Onshore, “Maidens” tirelessly raised funds for girls’ education in STEMM, and I had the honour to be part of the team that gave away the money raised.

The work of both the shore team and crew is unmatched and is truly inspirational.

‘My time aboard Maiden brought with it my first experience of hurricane season while we were in Newport, ahead of preparing Maiden to sail to the Azores.

The transatlantic and equator crossing was a first for me as well so that felt like a special achievement to me.

A great high for me was visiting different charities and schools in Senegal and Cape Town with the opportunity to speak to them and encourage our future leaders to pursue their dreams – that was really heartwarming.

Tracy Edwards' yacht, Maiden, sailing in overcast weather, with crew members present on board

Tracy Edwards’ yacht, Maiden, on which she led the first all-female crew in the 1989 Whitbread, leaving the Hamble at the start of her 2018 world tour. Photo: Nic Compton / Alamy Stock Photo

‘From the beginning of my sailing journey, I’ve only ever had one goal in mind which is to sail around the world solo.

I devised a plan to help me get to my goal which has been really helpful.

However, even with a plan and the best of intentions, I still felt a little lost and I’ve come to understand that was because I was starting to get swayed and almost lost sight of my “why”.

Now I’m in a position where I am grateful for a chance to continue in pursuit of my unknown with an incredible support system and network, and it’s far less daunting now.’

Lungi Mchunu’s Sailing Timeline

Lungi and James Stevens are smiling below deck

James Stevens, author of the prescribed Yachtmaster books, pictured with Lungi. ‘He was the first person I told that I passed my practical; he invited me onboard and we celebrated.
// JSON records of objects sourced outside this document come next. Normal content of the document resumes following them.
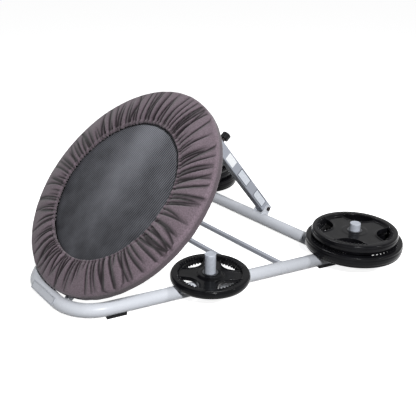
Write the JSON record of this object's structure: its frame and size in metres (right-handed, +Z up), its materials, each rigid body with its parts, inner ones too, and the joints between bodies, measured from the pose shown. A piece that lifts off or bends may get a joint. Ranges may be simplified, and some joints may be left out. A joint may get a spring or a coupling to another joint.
{
  "type": "medicine ball rebounder",
  "caption": "Round sprung mat with a gathered skirt, tilted on a low U-shaped tube base by a telescoping strut with a pull pin, and weighted by grip plates on pegs.",
  "frame": {"origin": "on the floor, at the middle of the footprint", "axes": "+Z up, -Y towards the front bar and the person who throws, +X to that person's right"},
  "size_m": [1.5606, 1.549, 0.7744],
  "materials": {
    "silver_powder_coat": "satin silver powder coat",
    "grey_powder_coat": "satin grey powder coat",
    "bright_steel": "plated, softly polished",
    "spring_steel": "drawn wire",
    "black_steel": "black oxide",
    "nylon": "moulded, dull",
    "black_plastic": "moulded, fine grain",
    "plate_rubber": "moulded, slight sheen",
    "foot_rubber": "moulded, dull",
    "mat_weave": "woven polypropylene, slight sheen",
    "webbing": "woven webbing",
    "elastic_cord": "braided sheath",
    "skirt_fabric": "coated polyester, gathered"
  },
  "bodies": {
    "base": {"base_tube": "silver_powder_coat", "rear_cross_tube": "silver_powder_coat", "front_cross_bar": "grey_powder_coat", "rear_cross_bar": "grey_powder_coat", "front_face_plate": "silver_powder_coat", "left_leg_cap": "black_plastic", "front_left_foot": "foot_rubber", "rear_left_foot": "foot_rubber", "front_left_peg": "bright_steel", "rear_left_peg": "bright_steel", "left_hinge_bracket": "silver_powder_coat", "left_hinge_bolt": "black_steel", "left_hinge_nut": "black_steel", "left_hinge_bush": "nylon", "right_leg_cap": "black_plastic", "front_right_foot": "foot_rubber", "rear_right_foot": "foot_rubber", "front_right_peg": "bright_steel", "rear_right_peg": "bright_steel", "right_hinge_bracket": "silver_powder_coat", "right_hinge_bolt": "black_steel", "right_hinge_nut": "black_steel", "right_hinge_bush": "nylon", "strut_foot_bracket": "silver_powder_coat", "strut_foot_bolt": "black_steel", "strut_foot_nut": "black_steel", "strut_foot_bush": "nylon"},
    "deck": {"rim_ring": "silver_powder_coat", "mat": "mat_weave", "mat_edge_band": "webbing", "lacing_cord": "elastic_cord", "skirt": "skirt_fabric", "skirt_front_elastic": "webbing", "skirt_rear_elastic": "webbing", "left_hinge_lug": "silver_powder_coat", "right_hinge_lug": "silver_powder_coat", "strut_head_bracket": "silver_powder_coat", "strut_head_bolt": "black_steel", "strut_head_nut": "black_steel", "strut_head_bush": "nylon"},
    "strut": {"strut_sleeve": "silver_powder_coat", "sleeve_guide": "black_plastic", "pin_housing": "black_steel", "pin_spring": "spring_steel"},
    "strut_inner": {"inner_tube": "bright_steel", "inner_tube_glide": "nylon"},
    "pin": {"pull_pin": "bright_steel", "pull_knob": "black_plastic"},
    "front_left_load": {"front_left_plate": "plate_rubber", "front_left_plate_hub_ring": "bright_steel"},
    "front_right_load": {"front_right_plate": "plate_rubber", "front_right_plate_hub_ring": "bright_steel"},
    "rear_left_lower_load": {"rear_left_lower_plate": "plate_rubber", "rear_left_lower_plate_hub_ring": "bright_steel"},
    "rear_right_lower_load": {"rear_right_lower_plate": "plate_rubber", "rear_right_lower_plate_hub_ring": "bright_steel"},
    "rear_left_upper_load": {"rear_left_upper_plate": "plate_rubber", "rear_left_upper_plate_hub_ring": "bright_steel"},
    "rear_right_upper_load": {"rear_right_upper_plate": "plate_rubber", "rear_right_upper_plate_hub_ring": "bright_steel"}
  },
  "joints": [
    {"name": "deck_tilt", "type": "hinge", "parent": "base", "child": "deck", "pos_m": [0, -0.66134, 0.06857], "axis": [1, 0, 0], "range_deg": [-12.3, 0]},
    {"name": "strut_pivot", "type": "hinge", "parent": "base", "child": "strut", "pos_m": [0, 0.53048, 0.08624], "axis": [1, 0, 0], "range_deg": [0, 0.6]},
    {"name": "strut_slide", "type": "slide", "parent": "strut", "child": "strut_inner", "axis": [0, -0.6369, 0.7709], "range_m": [-0.2, 0]},
    {"name": "pin_pull", "type": "slide", "parent": "strut", "child": "pin", "axis": [0, 0.7709, 0.6369], "range_m": [0, 0.008], "stiffness_N_per_m": 600, "springref_m": -0.008, "deforming": ["pin_spring"]},
    {"name": "front_left_plate_lift", "type": "slide", "parent": "base", "child": "front_left_load", "axis": [0, 0, 1], "range_m": [0, 0.13]},
    {"name": "rear_left_lower_plate_lift", "type": "slide", "parent": "base", "child": "rear_left_lower_load", "axis": [0, 0, 1], "range_m": [0, 0.13]},
    {"name": "rear_left_upper_plate_lift", "type": "slide", "parent": "rear_left_lower_load", "child": "rear_left_upper_load", "axis": [0, 0, 1], "range_m": [0, 0.08]},
    {"name": "front_right_plate_lift", "type": "slide", "parent": "base", "child": "front_right_load", "axis": [0, 0, 1], "range_m": [0, 0.13]},
    {"name": "rear_right_lower_plate_lift", "type": "slide", "parent": "base", "child": "rear_right_lower_load", "axis": [0, 0, 1], "range_m": [0, 0.13]},
    {"name": "rear_right_upper_plate_lift", "type": "slide", "parent": "rear_right_lower_load", "child": "rear_right_upper_load", "axis": [0, 0, 1], "range_m": [0, 0.08]}
  ],
  "couplings": [
    {"joint": "strut_pivot", "follows": "deck_tilt", "ratio": -0.0337},
    {"joint": "strut_slide", "follows": "deck_tilt", "m_per_rad": 0.9299}
  ]
}
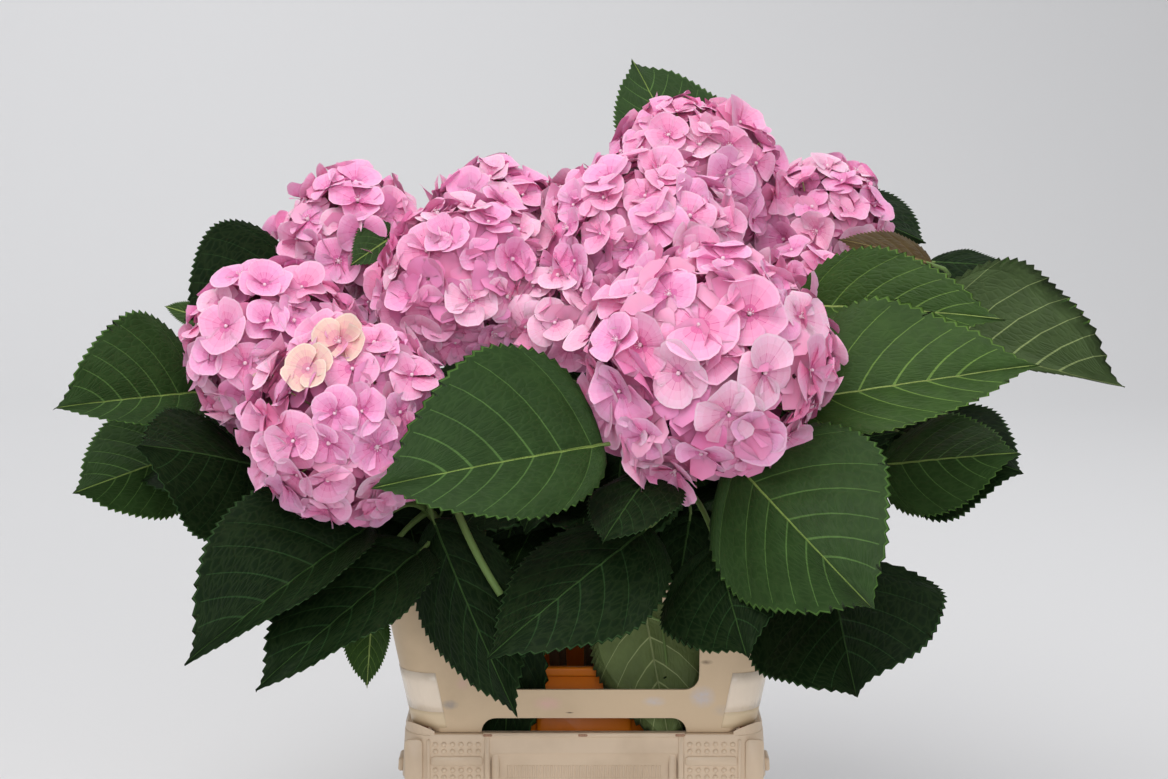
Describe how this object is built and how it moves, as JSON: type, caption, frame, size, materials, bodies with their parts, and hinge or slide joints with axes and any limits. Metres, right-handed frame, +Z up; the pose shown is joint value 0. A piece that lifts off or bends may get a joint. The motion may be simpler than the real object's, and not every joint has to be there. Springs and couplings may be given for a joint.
{
  "type": "cut hydrangea stems in a flower tub",
  "caption": "Cut mophead hydrangeas with big serrated leaves, standing in a bucket inside a moulded crate with a tapered, windowed collar.",
  "frame": {"origin": "centre of the crate's underside, on the surface that the tub stands on", "axes": "+Z up, +X along the tub's short side, -Y towards the viewer, out of the short side with the label fields"},
  "size_m": [0.8863, 0.7641, 0.7721],
  "materials": {
    "crate": "satin cream injection-moulded plastic, scuffed",
    "collar": "satin cream sheet-like moulded plastic, scuffed, with worn clear film at its corners",
    "bucket": "satin orange-brown moulded plastic",
    "cane": "green young cane with ridges, browner below",
    "sepals": "soft matte petal-like sepals, pink with paler edges",
    "foliage": "dark green quilted leaves with a soft sheen and pale veins"
  },
  "bodies": {
    "root": {"crate": "crate", "collar": "collar", "bucket": "bucket", "cane_front_right": "cane", "cane_front_left": "cane", "cane_right": "cane", "cane_outer_left": "cane", "cane_back_right": "cane", "cane_top_left": "cane", "cane_middle_left": "cane", "cane_middle": "cane", "cane_top": "cane", "cane_back_left": "cane", "cane_rear_left": "cane", "cane_rear_right": "cane", "cane_rear_middle": "cane", "head_front_right": "sepals", "head_front_left": "sepals", "head_right": "sepals", "head_outer_left": "sepals", "head_back_right": "sepals", "head_top_left": "sepals", "head_middle_left": "sepals", "head_middle": "sepals", "head_top": "sepals", "head_back_left": "sepals", "head_rear_left": "sepals", "head_rear_right": "sepals", "head_rear_middle": "sepals", "leaves_front_right": "foliage", "leaves_front_left": "foliage", "leaves_right": "foliage", "leaves_outer_left": "foliage", "leaves_back_right": "foliage", "leaves_top_left": "foliage", "leaves_middle_left": "foliage", "leaves_middle": "foliage", "leaves_top": "foliage", "leaves_back_left": "foliage", "leaves_rear_left": "foliage", "leaves_rear_right": "foliage", "leaves_rear_middle": "foliage"}
  },
  "joints": []
}
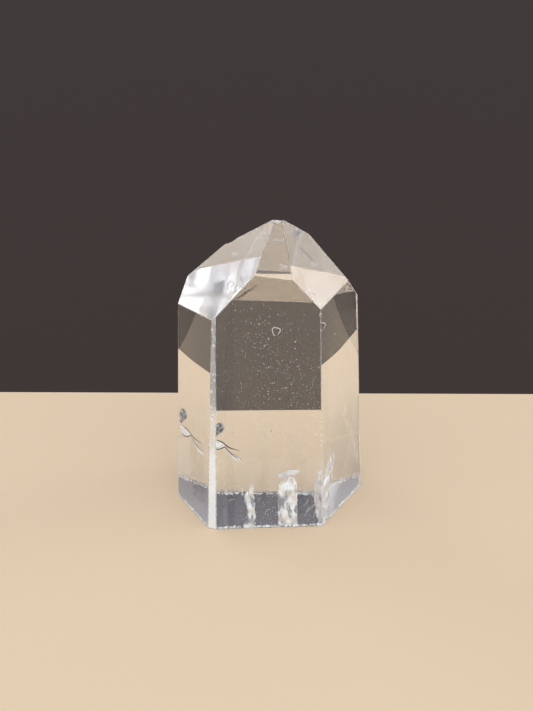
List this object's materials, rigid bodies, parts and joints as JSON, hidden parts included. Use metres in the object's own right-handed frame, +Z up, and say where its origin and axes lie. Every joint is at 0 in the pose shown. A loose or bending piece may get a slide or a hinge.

That was a beautiful moment to meet the author of a book that I loved,’ said Lungi. Photo: Lungi Mchunu

I fell in love with sailing in early 2017 during a Competent Crew week in Vannes, Brittany, France. I returned to France every three months until I passed the Day Skipper exam in June.

Since my teens, I have served my community and I was looking to find a way to marry my new passion to my community service.

I responded to a tweet from the World Arctic Fund looking for crew, becoming a watch officer on the North Pole Expedition in 2018

On my return in September 2018, Mark Smith, CRO of Standard Chartered Bank, asked me how I would implement the lessons from the expedition into finance.

I started by creating climate change educational content and later ended up advocating sustainable finance, which was then in its infancy.

I partnered with a local NGO Atlegang Bana Foundation to be a tutor and also to share the localised educational content.

In May 2019, I was invited to the United Nations SDG Global Festival to share what I had learned and to network with like-minded change makers.

In June 2019, Standard Chartered bank issued retrenchment letters to close the department I worked in which was a great opportunity for me to complete sailing training.

During July 2019 I enrolled at the United Kingdom Sailing Academy (UKSA) for the Professional Yachtmaster Course.

2020-2021 I joined a leadership programme by Homeward Bound in Australia alongside a cohort of women with STEMM backgrounds.

I became a citizen scientist focused on climate change and educating younger generations who will witness the greatest impact. 

2022-present I joined The Maiden Factor, the iconic all-women sailing charity that followed the success of Tracy Edwards MBE in the 1989 Whitbread Around the World Race, and embarked on a world tour to raise funds for girls’ education.

I also sat on the panel to judge the World Sailing Sustainability Awards in 2022, and I continue to assist unofficially.